— Begin —
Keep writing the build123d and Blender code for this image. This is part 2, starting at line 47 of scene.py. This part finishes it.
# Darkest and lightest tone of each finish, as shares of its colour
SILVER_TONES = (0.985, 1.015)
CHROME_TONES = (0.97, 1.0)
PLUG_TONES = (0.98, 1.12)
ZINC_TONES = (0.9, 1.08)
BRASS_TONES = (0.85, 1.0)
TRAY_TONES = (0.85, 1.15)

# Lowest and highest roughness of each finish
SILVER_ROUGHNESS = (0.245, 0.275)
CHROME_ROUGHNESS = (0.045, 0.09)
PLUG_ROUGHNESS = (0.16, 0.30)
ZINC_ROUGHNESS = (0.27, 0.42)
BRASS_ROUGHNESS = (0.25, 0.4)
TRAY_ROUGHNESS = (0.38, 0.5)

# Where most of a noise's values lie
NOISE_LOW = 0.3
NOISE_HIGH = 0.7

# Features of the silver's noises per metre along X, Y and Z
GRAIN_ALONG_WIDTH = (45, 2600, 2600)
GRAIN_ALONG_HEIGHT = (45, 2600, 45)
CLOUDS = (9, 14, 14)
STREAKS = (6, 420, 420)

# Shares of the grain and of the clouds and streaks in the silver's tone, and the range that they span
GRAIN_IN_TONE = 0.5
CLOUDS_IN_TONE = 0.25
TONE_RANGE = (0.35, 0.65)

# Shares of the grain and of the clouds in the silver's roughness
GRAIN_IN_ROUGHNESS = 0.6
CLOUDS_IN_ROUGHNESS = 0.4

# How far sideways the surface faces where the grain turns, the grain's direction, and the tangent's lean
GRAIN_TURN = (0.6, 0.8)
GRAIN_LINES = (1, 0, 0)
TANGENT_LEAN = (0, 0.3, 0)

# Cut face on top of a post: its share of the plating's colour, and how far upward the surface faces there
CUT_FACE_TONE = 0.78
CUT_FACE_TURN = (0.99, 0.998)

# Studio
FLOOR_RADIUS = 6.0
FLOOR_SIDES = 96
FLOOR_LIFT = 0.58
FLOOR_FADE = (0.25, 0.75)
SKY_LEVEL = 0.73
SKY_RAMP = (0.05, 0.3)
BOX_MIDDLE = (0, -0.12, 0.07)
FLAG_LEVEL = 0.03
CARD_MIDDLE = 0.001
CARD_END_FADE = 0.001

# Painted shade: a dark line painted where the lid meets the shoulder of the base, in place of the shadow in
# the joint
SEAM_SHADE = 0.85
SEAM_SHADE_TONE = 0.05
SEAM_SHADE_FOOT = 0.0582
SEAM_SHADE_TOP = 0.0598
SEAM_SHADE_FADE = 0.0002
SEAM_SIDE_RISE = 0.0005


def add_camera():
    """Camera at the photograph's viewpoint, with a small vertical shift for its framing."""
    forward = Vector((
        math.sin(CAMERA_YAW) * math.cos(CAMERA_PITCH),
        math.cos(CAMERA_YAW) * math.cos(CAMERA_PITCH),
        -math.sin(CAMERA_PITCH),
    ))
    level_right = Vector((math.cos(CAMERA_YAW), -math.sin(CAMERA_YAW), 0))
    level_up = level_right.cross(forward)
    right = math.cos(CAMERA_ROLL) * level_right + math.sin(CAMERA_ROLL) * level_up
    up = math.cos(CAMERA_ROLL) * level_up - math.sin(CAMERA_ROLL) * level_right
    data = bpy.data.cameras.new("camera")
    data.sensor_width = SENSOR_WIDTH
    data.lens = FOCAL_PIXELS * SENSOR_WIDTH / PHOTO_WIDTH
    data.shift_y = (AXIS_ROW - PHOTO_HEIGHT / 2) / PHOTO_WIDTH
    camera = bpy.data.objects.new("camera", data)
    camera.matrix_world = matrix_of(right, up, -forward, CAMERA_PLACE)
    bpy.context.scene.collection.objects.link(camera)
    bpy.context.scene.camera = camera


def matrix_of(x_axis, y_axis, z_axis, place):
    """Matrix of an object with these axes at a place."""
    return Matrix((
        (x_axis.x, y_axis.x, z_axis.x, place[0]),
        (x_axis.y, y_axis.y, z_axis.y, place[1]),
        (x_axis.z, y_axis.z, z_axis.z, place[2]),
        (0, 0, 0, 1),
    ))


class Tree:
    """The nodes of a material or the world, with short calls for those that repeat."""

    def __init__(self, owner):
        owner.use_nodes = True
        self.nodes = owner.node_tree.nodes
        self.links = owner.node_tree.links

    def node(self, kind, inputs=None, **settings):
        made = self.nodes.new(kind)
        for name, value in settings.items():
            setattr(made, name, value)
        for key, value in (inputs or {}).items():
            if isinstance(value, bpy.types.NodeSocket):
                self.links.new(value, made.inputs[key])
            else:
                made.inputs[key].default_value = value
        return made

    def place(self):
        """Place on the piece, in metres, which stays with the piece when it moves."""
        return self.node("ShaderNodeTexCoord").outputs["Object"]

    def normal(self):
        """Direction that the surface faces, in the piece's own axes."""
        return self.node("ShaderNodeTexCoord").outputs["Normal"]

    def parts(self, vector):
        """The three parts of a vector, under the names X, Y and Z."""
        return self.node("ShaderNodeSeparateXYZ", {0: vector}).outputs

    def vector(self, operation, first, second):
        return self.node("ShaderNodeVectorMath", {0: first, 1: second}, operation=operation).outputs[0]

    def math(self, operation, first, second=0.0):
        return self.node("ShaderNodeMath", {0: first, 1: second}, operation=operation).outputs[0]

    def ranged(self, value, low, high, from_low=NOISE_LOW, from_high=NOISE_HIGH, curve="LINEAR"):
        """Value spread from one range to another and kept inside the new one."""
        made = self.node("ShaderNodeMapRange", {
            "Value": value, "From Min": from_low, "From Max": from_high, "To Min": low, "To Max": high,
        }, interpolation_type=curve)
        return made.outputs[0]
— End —
Quote exactly the lines running from the start of the listing above through the line where "CLOUDS_IN_ROUGHNESS = 0.4" is found, and output no other lines.

Keep writing the build123d and Blender code for this image. This is part 2, starting at line 47 of scene.py. This part finishes it.
# Darkest and lightest tone of each finish, as shares of its colour
SILVER_TONES = (0.985, 1.015)
CHROME_TONES = (0.97, 1.0)
PLUG_TONES = (0.98, 1.12)
ZINC_TONES = (0.9, 1.08)
BRASS_TONES = (0.85, 1.0)
TRAY_TONES = (0.85, 1.15)

# Lowest and highest roughness of each finish
SILVER_ROUGHNESS = (0.245, 0.275)
CHROME_ROUGHNESS = (0.045, 0.09)
PLUG_ROUGHNESS = (0.16, 0.30)
ZINC_ROUGHNESS = (0.27, 0.42)
BRASS_ROUGHNESS = (0.25, 0.4)
TRAY_ROUGHNESS = (0.38, 0.5)

# Where most of a noise's values lie
NOISE_LOW = 0.3
NOISE_HIGH = 0.7

# Features of the silver's noises per metre along X, Y and Z
GRAIN_ALONG_WIDTH = (45, 2600, 2600)
GRAIN_ALONG_HEIGHT = (45, 2600, 45)
CLOUDS = (9, 14, 14)
STREAKS = (6, 420, 420)

# Shares of the grain and of the clouds and streaks in the silver's tone, and the range that they span
GRAIN_IN_TONE = 0.5
CLOUDS_IN_TONE = 0.25
TONE_RANGE = (0.35, 0.65)

# Shares of the grain and of the clouds in the silver's roughness
GRAIN_IN_ROUGHNESS = 0.6
CLOUDS_IN_ROUGHNESS = 0.4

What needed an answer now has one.